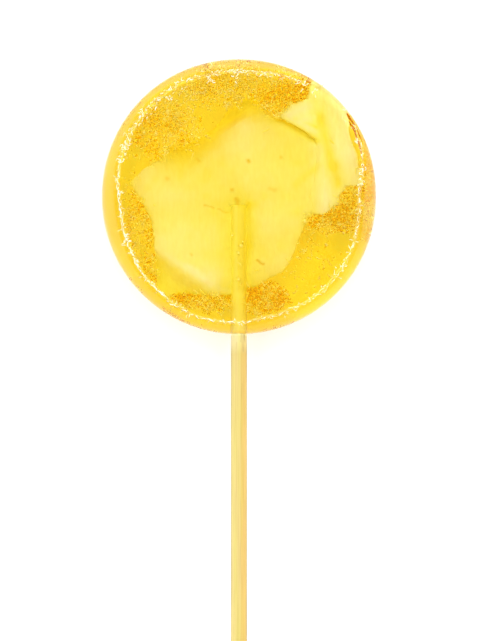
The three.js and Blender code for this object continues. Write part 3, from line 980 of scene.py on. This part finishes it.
# %% Bubbles of three sizes
# Each size: how many, the smallest and the largest radius, the depths between which they lie, how
# often the ball is subdivided, how far it is drawn out, and how much they keep to dense places.
BUBBLE_SIZES = {
    "bubbles_large": (120, 0.38, 0.5, 7.0, 1.0, 2, 0.3, 1.4),
    "bubbles_middle": (900, 0.2, 0.34, 7.4, 2.4, 2, 0.5, 1.4),
    "bubbles_fine": (1100, 0.12, 0.19, 7.6, 3.0, 1, 0.6, 1.2),
}
bubbles = {}
for seed, (name, size) in enumerate(BUBBLE_SIZES.items(), 61):
    count, small, large, lowest, highest, subdivisions, stretch, flock = size
    found = scatter(count, small, large, lowest, highest, seed, flock)
    bubbles[name] = found
    piece = mesh_piece(name, *balls(found, subdivisions, stretch, seed), hollow)
    print(len(found), "bubbles in", name)

# %% [markdown]
# ## Froth
# Some bubbles are so small, and packed so close under the face, that they read as pale dots and
# short crooked threads. Modelling each of their films would be far too fine, so a fleck of froth is
# a small pale body just under the face. A few larger, rounder ones are pearls, some of them at
# chosen places. Each larger bubble near the face also holds a pale core, which is a painted
# highlight: the bright middle of the bubble, made as a matt pale body.

# %% A thread of froth
def thread(path, radii, sides=5):
    """Points and faces of a closed tube along a path, with the given radius at each point."""
    path = np.asarray(path)
    along = np.gradient(path, axis=0)
    along /= np.linalg.norm(along, axis=1)[:, None]
    across = np.cross(along, (0, 0, 1))
    across /= np.linalg.norm(across, axis=1)[:, None] + 1e-9
    over = np.cross(across, along)
    bearings = np.arange(sides) * 2 * math.pi / sides
    rings = [centre + radius * (np.outer(np.cos(bearings), a) + np.outer(np.sin(bearings), o))
             for centre, radius, a, o in zip(path, radii, across, over)]
    return np.concatenate(rings + [path[:1], path[-1:]]), ring_faces(len(path), sides)


def joined(shapes):
    """Many small shapes as one array of points and one of faces."""
    offsets = np.cumsum([0] + [len(points) for points, faces in shapes])
    faces = [faces + offset for (points, faces), offset in zip(shapes, offsets)]
    return np.concatenate([points for points, faces in shapes]), np.concatenate(faces)


print("threads have 5 sides")

# %% [markdown]
# The dots, the pearls and the painted highlights in the bubbles are all small pale balls, so one
# piece holds them all. A dot or a pearl could be a cloud of still finer bubbles, but a matt body
# gives the same pale speck for far less work.

# %% Froth
# How many, the smallest and the largest radius, the depths between which they lie, the seed, how much
# they keep to dense places, and the kind of map.
FROTH_PEARLS = (260, 0.2, 0.34, 2.4, 0.7, 75, 1.3, 1)
FROTH_DOTS = (1500, 0.13, 0.26, 2.0, 0.4, 71, 1, 1)
FROTH_THREADS = (900, 0.09, 0.15, 1.3, 0.35, 73, 1, 1)
# Single pearls, as (x, y, depth, radius): the large ones at the upper left, and those over the stick.
PEARLS = [
    (-15.1, 17.3, 0.9, 0.42), (-12.8, 15.1, 0.8, 0.5), (-14.9, 11.2, 0.9, 0.45), (-17.1, 11.4, 1, 0.4),
    (-15.7, 14.4, 1.2, 0.35), (4.2, -16.8, 0.9, 0.42), (-1.2, -7.1, 1.1, 0.32), (0.4, -9.0, 1.1, 0.38),
    (-0.1, -10.3, 1.1, 0.32), (0.7, -8.3, 1.2, 0.2), (-0.1, -15.1, 1.1, 0.32), (0.3, -16.0, 1.1, 0.22),
    (11.9, -4.6, 0.9, 0.45), (6.0, -17.7, 0.9, 0.3),
]
# A core is a painted highlight: a pale ball in the middle of each larger bubble near the face.
GLINT_CORE = 0.5  # size of the core in a bubble, as a share of the bubble's
GLINT_CORE_DEPTH = 3.5
froth_and_glint, tree, shader = start_material("froth and painted glints under the face", 0.5)
uneven_colour(tree, shader, 1.5, {0.3: (1, 0.95, 0.24), 0.7: (1, 0.98, 0.5)})
placed = np.array(PEARLS) * (1, 1, -1, 1) + (0, 0, FACE, 0)
pearls = scatter(*FROTH_PEARLS)
dots = scatter(*FROTH_DOTS)
big = np.concatenate([bubbles["bubbles_large"], bubbles["bubbles_middle"]])
glint_cores = big[big[:, 2] > FACE - GLINT_CORE_DEPTH] * (1, 1, 1, GLINT_CORE)
dot_points, dot_faces = joined([
    balls(np.concatenate([dots, glint_cores]), 1, 0.6, 74), balls(np.concatenate([placed, pearls]), 2, 0.2, 76)
])
froth_dots_and_glints = mesh_piece("froth_dots_and_glints", dot_points, dot_faces[:, ::-1], froth_and_glint)

# %% [markdown]
# A thread is a row of tiny bubbles that ran into each other. It takes a few steps, turns a little at
# each one, is thickest just after its start and thins out to its end.

# %% Froth threads
FROTH_STEPS = (4, 8)  # at least the first number, and fewer than the second
FROTH_TURN = 0.7  # the most that a thread turns at a step, in radians
FROTH_STRIDE = (0.18, 0.32)
FROTH_TAPER = (0.4, 1, 0.5)  # thickness at the first point, the second and the last
draw = np.random.default_rng(72)
shapes = []
for x, y, z, radius in scatter(*FROTH_THREADS):
    steps = draw.integers(*FROTH_STEPS)
    heading = draw.uniform(0, 2 * math.pi) + np.cumsum(draw.uniform(-FROTH_TURN, FROTH_TURN, steps))
    stride = np.stack([np.cos(heading), np.sin(heading), 0 * heading], -1) * draw.uniform(*FROTH_STRIDE)
    path = np.array([x, y, z]) + np.cumsum(stride, axis=0)
    shapes.append(thread(path, np.interp(np.arange(steps), [0, 1, steps - 1], FROTH_TAPER) * radius))
froth_threads = mesh_piece("froth_threads", *joined(shapes), froth_and_glint)

# %% [markdown]
# ## The crackled line
# All round the face, a little inside the rim, runs a fine white line. It is partly the edge of the
# first skin that formed on the syrup, folded and crackled into tiny pale creases, and partly painted
# glint: the sparkle on the wrinkled ridge is made as pale matt threads. It is broken, doubles in
# places and gathers into knots. It is made of many short threads that lie half sunk in the face
# along the ridge, with their own jitter, so no two stretches repeat.

# %% Where the line is whole, broken or knotted
# Each stretch: from and to in degrees anticlockwise from +X, how far its threads stray sideways, the
# length of a thread, the share of the stretch that they cover, and how many run side by side.
STRETCHES = {
    "left": (163, 232, 0.06, 1.3, 0.85, 2),
    "bottom": (232, 285, 0.07, 1.2, 0.8, 1),
    "lower right": (285, 335, 0.12, 0.9, 0.65, 1),
    "right": (335, 380, 0.14, 0.9, 0.6, 1),
    "far right": (20, 38, 0.3, 0.6, 0.5, 1),
    "top": (62, 122, 0.3, 0.6, 0.5, 2),
    "upper left": (122, 163, 0.4, 0.6, 0.5, 3),
}
CREASE_STEP = 0.22  # between the points of a thread
PROUD = 0.01  # how far the middle of a spur's or a knot's thread lies over the face
SPURS = 260
SPUR_STRAY = 0.15  # how far from the line a spur starts
SPUR_LENGTHS = (0.3, 0.9)
SPUR_RADII = (0.03, 0.06)
KNOT_CURLS = 8  # in a knot of size 1
KNOT_SPREAD = 0.4  # how far its curls lie from its middle, as a share of its size
KNOT_STRIDES = (0.08, 0.16)
KNOT_RADII = (0.03, 0.085)
# Knots, as (x, y, size).
KNOTS = [
    (-20.4, 8.4, 0.9), (-17.6, 14.5, 0.8), (-20.3, -8.2, 0.8), (11.4, 20.2, 1.0), (13.8, 19, 0.7),
    (-0.5, 21.7, 1.1), (19.0, 15.4, 0.7), (21.4, 9.6, 0.6), (22.3, 4.6, 0.7), (19, -12.9, 0.7),
    (-12.5, 17.5, 0.7), (-5, 21.2, 0.8), (-19.2, -10.4, 0.5), (-21.2, 6.0, 0.5), (22.3, 2.2, 0.5),
    (-21.4, 1.2, 0.4), (-21.3, -0.4, 0.4), (-20.2, -7.2, 0.5), (-18.2, -11.8, 0.4), (-15.5, -15.8, 0.3),
]


def crease(angles, offset, thickness, sink):
    """A thread on the face along the ridge, at an offset from it, its middle sunk by some depth."""
    radius = ridge_radius(angles) + wander(angles) + offset
    x, y = radius * np.cos(angles), radius * np.sin(angles)
    rounded = np.sin(np.linspace(0.15, math.pi - 0.15, len(angles))) * 0.6 + 0.4
    return thread(np.stack([x, y, face_height(x, y) - sink], -1), rounded * thickness)


def stretch_of_line(draw, first, last, stray, length, cover, strands, thin, thick, sink):
    """Broken threads along one stretch of the ridge, uneven in length, in thickness and in gaps."""
    shapes = []
    for strand in range(strands):
        angle = math.radians(first)
        side = draw.normal(0, stray)
        while angle < math.radians(last):
            reach = length * draw.uniform(0.4, 1.6) / DISC_RADIUS
            steps = max(4, int(reach * DISC_RADIUS / CREASE_STEP))
            jitter = np.cumsum(draw.normal(0, 0.09 + 0.1 * stray, steps))
            bend = draw.normal(0, stray) * 0.6 + jitter - jitter.mean()
            thickness = draw.uniform(thin, thick) * draw.uniform(0.4, 1.3, steps)
            shapes.append(crease(np.linspace(angle, angle + reach, steps), side + bend, thickness, sink))
            side = 0.5 * side + draw.normal(0, stray)
            angle += reach * (1 + (1 / cover - 1) * draw.uniform(0.2, 1.8))
    return shapes


def spur(draw, angle, away, length, thickness):
    """A short crooked crease that leaves the line at one place, at up to a right angle."""
    steps = draw.integers(3, 6)
    heading = angle + math.pi / 2 + draw.choice([-1, 1]) * draw.uniform(0.3, 1.6)
    heading = heading + np.cumsum(draw.uniform(-0.7, 0.7, steps)) + draw.choice([0, math.pi])
    radius = ridge_radius(angle) + wander(np.atleast_1d(angle))[0] + away
    start = radius * np.array([math.cos(angle), math.sin(angle)])
    stride = np.stack([np.cos(heading), np.sin(heading)], -1) * length / steps
    place = start + np.cumsum(stride, axis=0)
    height = face_height(place[:, 0], place[:, 1]) + PROUD
    return thread(np.column_stack([place, height]), thickness * draw.uniform(0.5, 1.2, steps))


def knot(draw, x, y, size):
    """A few curled threads and small loops round one place on the face."""
    shapes = []
    for curl in range(int(KNOT_CURLS * size)):
        steps = draw.integers(4, 10)
        heading = draw.uniform(0, 2 * math.pi) + np.cumsum(draw.uniform(-0.5, 1.3, steps))
        stride = np.stack([np.cos(heading), np.sin(heading)], -1) * draw.uniform(*KNOT_STRIDES)
        place = np.array([x, y]) + draw.normal(0, KNOT_SPREAD * size, 2) + np.cumsum(stride, axis=0)
        height = face_height(place[:, 0], place[:, 1]) + PROUD
        shapes.append(thread(np.column_stack([place, height]), draw.uniform(*KNOT_RADII, steps)))
    return shapes


print(len(STRETCHES), "stretches and", len(KNOTS), "knots")

# %% [markdown]
# The line is laid stretch by stretch. Then spurs leave it at random places, with hardly any in the
# calm stretch, and knots gather at chosen ones. Its finish is pale, partly the crackled skin and
# partly painted glint, with a soft shine, a little yellower in places.

# %% Crackled line
THREAD_RADII = (0.04, 0.1)
draw = np.random.default_rng(81)
shapes = []
for stretch in STRETCHES.values():
    shapes += stretch_of_line(draw, *stretch, *THREAD_RADII, 0)
for angle in draw.uniform(0, 2 * math.pi, SPURS):
    if draw.random() < lively(angle):
        away = draw.normal(0, SPUR_STRAY)
        length = draw.uniform(*SPUR_LENGTHS)
        thickness = draw.uniform(*SPUR_RADII)
        shapes.append(spur(draw, angle, away, length, thickness))
for x, y, size in KNOTS:
    shapes += knot(draw, x, y, size)
# Pale threads: crackled skin, and in part painted glints of the ridge.
frosting_and_glint, tree, shader = start_material("crackled sugar skin and painted glint", 0.35)
uneven_colour(tree, shader, 1, {0.35: (1, 0.95, 0.55), 0.6: (1, 1, 0.88)})
crackled_line = mesh_piece("crackled_line", *joined(shapes), frosting_and_glint)
print(len(shapes), "threads")

# %% [markdown]
# Under the pale threads run hair cracks. A crack is a thin hollow, and like a bubble it shows dark,
# because light is thrown aside at its walls. It makes the pale thread beside it look brighter.

# %% Hair cracks
CRACK_DEPTH = 0.22
CRACK_RADII = (0.04, 0.07)
CRACKED = ("left", "bottom", "top", "upper left")
shapes = []
for name in CRACKED:
    first, last, stray, length, cover, strands = STRETCHES[name]
    cracks = (first, last, stray + 0.1, length, 0.6 * cover, 1)
    shapes += stretch_of_line(draw, *cracks, *CRACK_RADII, CRACK_DEPTH)
crack_points, crack_faces = joined(shapes)
hair_cracks = mesh_piece("hair_cracks", crack_points, crack_faces[:, ::-1], hollow)
print(len(shapes), "cracks")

# Task details:
Extract lines where the string "from" occurs.

# Output of the exercise:
The three.js and Blender code for this object continues. Write part 3, from line 980 of scene.py on. This part finishes it.
# Each stretch: from and to in degrees anticlockwise from +X, how far its threads stray sideways, the
SPUR_STRAY = 0.15  # how far from the line a spur starts
KNOT_SPREAD = 0.4  # how far its curls lie from its middle, as a share of its size
    """A thread on the face along the ridge, at an offset from it, its middle sunk by some depth."""